### SUPPLIED INFORMATION
++++++++++
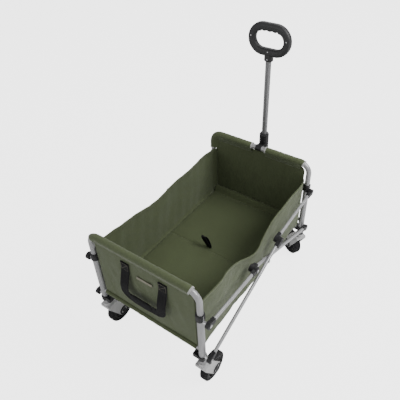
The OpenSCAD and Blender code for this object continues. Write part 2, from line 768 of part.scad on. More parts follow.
module right_outer_bar() { color(silver) placed() along_outer() long_bar(); }
module left_outer_bar() { color(silver) placed() scale_x(-1) along_outer() long_bar(); }
module outer_bar_caps() { color(dark_plastic) placed() both_sides() along_outer() long_bar_boots(1); }
module centre_pins() {
    color(steel) placed() both_sides() translate([outer_x, 0, centre_z]) {
        x_cyl(pin_r, -bar_t * 1.5 - bar_gap - 1, bar_t / 2 + 0.4);
        x_cyl(head_r, bar_t / 2 + 0.4, bar_t / 2 + 0.4 + head_t);
        x_cyl(head_r - 1, -bar_t * 1.5 - bar_gap - 2.4, -bar_t * 1.5 - bar_gap - 0.4);
    }
}
module right_inner_bar() { color(silver) placed() along_inner() long_bar(); }
module left_inner_bar() { color(silver) placed() scale_x(-1) along_inner() long_bar(); }
module inner_bar_caps() { color(dark_plastic) placed() both_sides() along_inner() long_bar_boots(-1); }
module rear_rails() {
    color(silver) placed() both_sides() along_rear_rail() flat_bar(rail_l, [0, rail_l]);
}
module rear_rail_caps() { color(dark_plastic) placed() both_sides() along_rear_rail() rail_boots(1); }
module rear_rail_rivets() { color(steel) placed() both_sides() along_rear_rail() rail_rivet(1); }
module front_rails() {
    color(silver) placed() both_sides() along_front_rail() flat_bar(rail_l, [0, rail_l]);
}
module front_rail_caps() { color(dark_plastic) placed() both_sides() along_front_rail() rail_boots(-1); }
module front_rail_rivets() { color(steel) placed() both_sides() along_front_rail() rail_rivet(-1); }

module rear_floor_frame() { color(silver) placed() rotate([0, 0, 180]) floor_frame(); }
module rear_floor_board() { color(fabric) placed() at_end(-1) floor_board(); }
module front_floor_frame() { color(silver) placed() floor_frame(); }
module front_floor_board() { color(fabric) placed() floor_board(); }
module pull_strap() { color(webbing) placed() pull_loop(); }

module rear_right_tyre() { color(rubber) placed() at_rear(1) tyre(); }
module rear_right_hub() { color(dark_plastic) placed() at_rear(1) hub(); }
module rear_left_tyre() { color(rubber) placed() at_rear(-1) tyre(); }
module rear_left_hub() { color(dark_plastic) placed() at_rear(-1) hub(); }
module front_right_tyre() { color(rubber) placed() at_front(1) tyre(); }
module front_right_hub() { color(dark_plastic) placed() at_front(1) hub(); }
module front_left_tyre() { color(rubber) placed() at_front(-1) tyre(); }
module front_left_hub() { color(dark_plastic) placed() at_front(-1) hub(); }
module right_caster_fork() { color(grey_plastic) placed() at_front(1) fork(stem_r, hood_low + 2); }
module left_caster_fork() { color(grey_plastic) placed() at_front(-1) fork(stem_r, hood_low + 2); }
module right_caster_stem() { color(steel) placed() at_front(1) caster_stem(); }
module left_caster_stem() { color(steel) placed() at_front(-1) caster_stem(); }

module handle_outer_tube() { color(silver) placed() on_handle() outer_tube(); }
module handle_lock_collar() { color(dark_plastic) placed() on_handle() lock_collar(); }
module handle_lock_button() { color(grey_plastic) placed() on_handle() lock_button(); }
module handle_inner_tube() { color(silver) placed() on_handle() inner_tube(); }
module grip_front_half() { color(dark_plastic) placed() on_handle() grip_half(1); }
module grip_rear_half() { color(dark_plastic) placed() on_handle() grip_half(-1); }
module grip_screws() { color(steel) placed() on_handle() screws(); }

rear_u_tube();
rear_legs();
rear_leg_collars();
rear_cross_tube();
rear_end_panel();
rear_floor_brackets();
rear_pivot_pins();
rear_forks();
rear_axles();
carry_strap();
left_side_panel();
right_side_panel();
front_u_tube();
front_legs();
front_leg_collars();
front_cross_tube();
front_end_panel();
front_floor_brackets();
front_pivot_pins();
caster_bushes();
handle_bracket();
handle_rest_clip();
handle_pin();
right_outer_bar();
left_outer_bar();
outer_bar_caps();
centre_pins();
right_inner_bar();
left_inner_bar();
inner_bar_caps();
rear_rails();
rear_rail_caps();
rear_rail_rivets();
front_rails();
front_rail_caps();
front_rail_rivets();
rear_floor_frame();
rear_floor_board();
front_floor_frame();
front_floor_board();
pull_strap();
rear_right_tyre();
rear_right_hub();
rear_left_tyre();
rear_left_hub();
front_right_tyre();
front_right_hub();
front_left_tyre();
front_left_hub();
right_caster_fork();
left_caster_fork();
right_caster_stem();
left_caster_stem();
handle_outer_tube();
handle_lock_collar();
handle_lock_button();
handle_inner_tube();
grip_front_half();
grip_rear_half();
grip_screws();
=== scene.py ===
"""Looks of a folding utility wagon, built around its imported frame."""

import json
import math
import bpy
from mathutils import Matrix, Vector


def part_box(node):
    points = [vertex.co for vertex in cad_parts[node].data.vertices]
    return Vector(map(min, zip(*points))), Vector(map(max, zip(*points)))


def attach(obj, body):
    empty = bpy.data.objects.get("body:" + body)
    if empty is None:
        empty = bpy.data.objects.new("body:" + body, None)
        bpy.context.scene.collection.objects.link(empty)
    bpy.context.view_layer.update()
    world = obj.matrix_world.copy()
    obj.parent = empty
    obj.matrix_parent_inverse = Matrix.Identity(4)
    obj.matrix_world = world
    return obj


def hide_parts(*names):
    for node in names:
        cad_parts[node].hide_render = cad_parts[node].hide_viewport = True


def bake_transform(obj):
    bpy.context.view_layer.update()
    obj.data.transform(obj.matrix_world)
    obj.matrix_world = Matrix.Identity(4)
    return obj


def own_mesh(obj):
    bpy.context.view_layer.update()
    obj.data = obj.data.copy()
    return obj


bl_info = {
    "name": "Folding Wagon Looks",
    "version": (1, 0, 0),
    "blender": (4, 5, 0),
    "location": "3D View > Sidebar > Wagon",
    "description": "Builds the fabric tub, straps, tyres, grip and finishes of a folding wagon",
    "category": "Object",
}

import bpy
import numpy as np
from mathutils import Matrix, Vector

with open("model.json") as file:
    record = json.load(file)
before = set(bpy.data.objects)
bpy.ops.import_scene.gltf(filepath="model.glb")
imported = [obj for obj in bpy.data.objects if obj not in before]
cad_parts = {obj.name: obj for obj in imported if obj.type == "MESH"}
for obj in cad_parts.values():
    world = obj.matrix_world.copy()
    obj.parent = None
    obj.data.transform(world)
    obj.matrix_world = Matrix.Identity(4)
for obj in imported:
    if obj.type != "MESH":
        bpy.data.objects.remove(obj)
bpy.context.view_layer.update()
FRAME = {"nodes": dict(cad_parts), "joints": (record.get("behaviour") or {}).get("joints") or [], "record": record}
NODES = FRAME["nodes"]

# ------------------------------------------------------------------ places read from the frame


def box_mid(node):
    """The middle of a node's box, and its size."""
    low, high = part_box(node)
    return (low + high) / 2, high - low


LEG_MID, LEG_SIZE = box_mid("front_legs")
LEG_X = LEG_SIZE.x / 2 - LEG_SIZE.y / 2
FRONT_Y = LEG_MID.y
REAR_Y = box_mid("rear_legs")[0].y
MID_Y = (FRONT_Y + REAR_Y) / 2
TUBE_R = box_mid("rear_u_tube")[1].y / 2
TOP_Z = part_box("rear_u_tube")[1].z - TUBE_R
CROSS_MID, CROSS_SIZE = box_mid("rear_cross_tube")
CROSS_Z, CROSS_R = CROSS_MID.z, CROSS_SIZE.z / 2
WALL_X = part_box("rear_end_panel")[1].x
BEND_R = LEG_X - WALL_X + 0.027  # radius of the top bar's bends
FLAT_X = LEG_X - BEND_R  # half the top bar's straight stretch
HANDLE_ROOM = 0.034  # half the gap that the front sleeve leaves for the handle
SIDE_MID, SIDE_SIZE = box_mid("right_side_panel")
CORNER_RUN = 0.0185  # how far a side wall runs past its own panel to meet the end wall
SIDE_REACH = SIDE_SIZE.y / 2 + CORNER_RUN  # half a side wall's length
SIDE_FOOT = 0.2235  # height of a side wall's foot
BOARD_LOW, BOARD_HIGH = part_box("front_floor_board")
BOARD_Z = (BOARD_LOW.z + BOARD_HIGH.z) / 2
SEAM_Y = MID_Y + 0.014  # where the two floor covers meet
SEAM_PRESS = 0.0014  # how far each cover passes that line
TYRE_SIZE = box_mid("rear_right_tyre")[1]
WHEEL_R, WHEEL_W = TYRE_SIZE.z / 2, TYRE_SIZE.x
HUB_R = box_mid("rear_right_hub")[1].z / 2
JOINT = {j["name"]: j for j in FRAME["joints"]}
HANDLE_FOOT = Vector(JOINT["handle_swing"]["pos_m"])
HANDLE_AXIS = Vector(JOINT["handle_slide"]["axis"])
GRIP_LOW, GRIP_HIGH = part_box("grip_front_half")
CAPPED = ("rear_axles", "right_caster_stem", "left_caster_stem")  # shafts whose trim caps are black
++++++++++
### PROBLEM STATEMENT
Can you write out the lines above, from the first one through the one containing "color(webbing) placed() pull_loop();", exactly as they appear and nothing more?

### THE OUTPUT
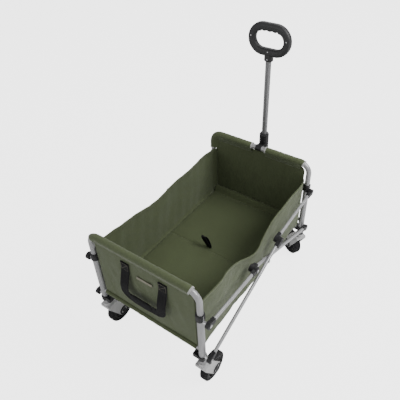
The OpenSCAD and Blender code for this object continues. Write part 2, from line 768 of part.scad on. More parts follow.
module right_outer_bar() { color(silver) placed() along_outer() long_bar(); }
module left_outer_bar() { color(silver) placed() scale_x(-1) along_outer() long_bar(); }
module outer_bar_caps() { color(dark_plastic) placed() both_sides() along_outer() long_bar_boots(1); }
module centre_pins() {
    color(steel) placed() both_sides() translate([outer_x, 0, centre_z]) {
        x_cyl(pin_r, -bar_t * 1.5 - bar_gap - 1, bar_t / 2 + 0.4);
        x_cyl(head_r, bar_t / 2 + 0.4, bar_t / 2 + 0.4 + head_t);
        x_cyl(head_r - 1, -bar_t * 1.5 - bar_gap - 2.4, -bar_t * 1.5 - bar_gap - 0.4);
    }
}
module right_inner_bar() { color(silver) placed() along_inner() long_bar(); }
module left_inner_bar() { color(silver) placed() scale_x(-1) along_inner() long_bar(); }
module inner_bar_caps() { color(dark_plastic) placed() both_sides() along_inner() long_bar_boots(-1); }
module rear_rails() {
    color(silver) placed() both_sides() along_rear_rail() flat_bar(rail_l, [0, rail_l]);
}
module rear_rail_caps() { color(dark_plastic) placed() both_sides() along_rear_rail() rail_boots(1); }
module rear_rail_rivets() { color(steel) placed() both_sides() along_rear_rail() rail_rivet(1); }
module front_rails() {
    color(silver) placed() both_sides() along_front_rail() flat_bar(rail_l, [0, rail_l]);
}
module front_rail_caps() { color(dark_plastic) placed() both_sides() along_front_rail() rail_boots(-1); }
module front_rail_rivets() { color(steel) placed() both_sides() along_front_rail() rail_rivet(-1); }

module rear_floor_frame() { color(silver) placed() rotate([0, 0, 180]) floor_frame(); }
module rear_floor_board() { color(fabric) placed() at_end(-1) floor_board(); }
module front_floor_frame() { color(silver) placed() floor_frame(); }
module front_floor_board() { color(fabric) placed() floor_board(); }
module pull_strap() { color(webbing) placed() pull_loop(); }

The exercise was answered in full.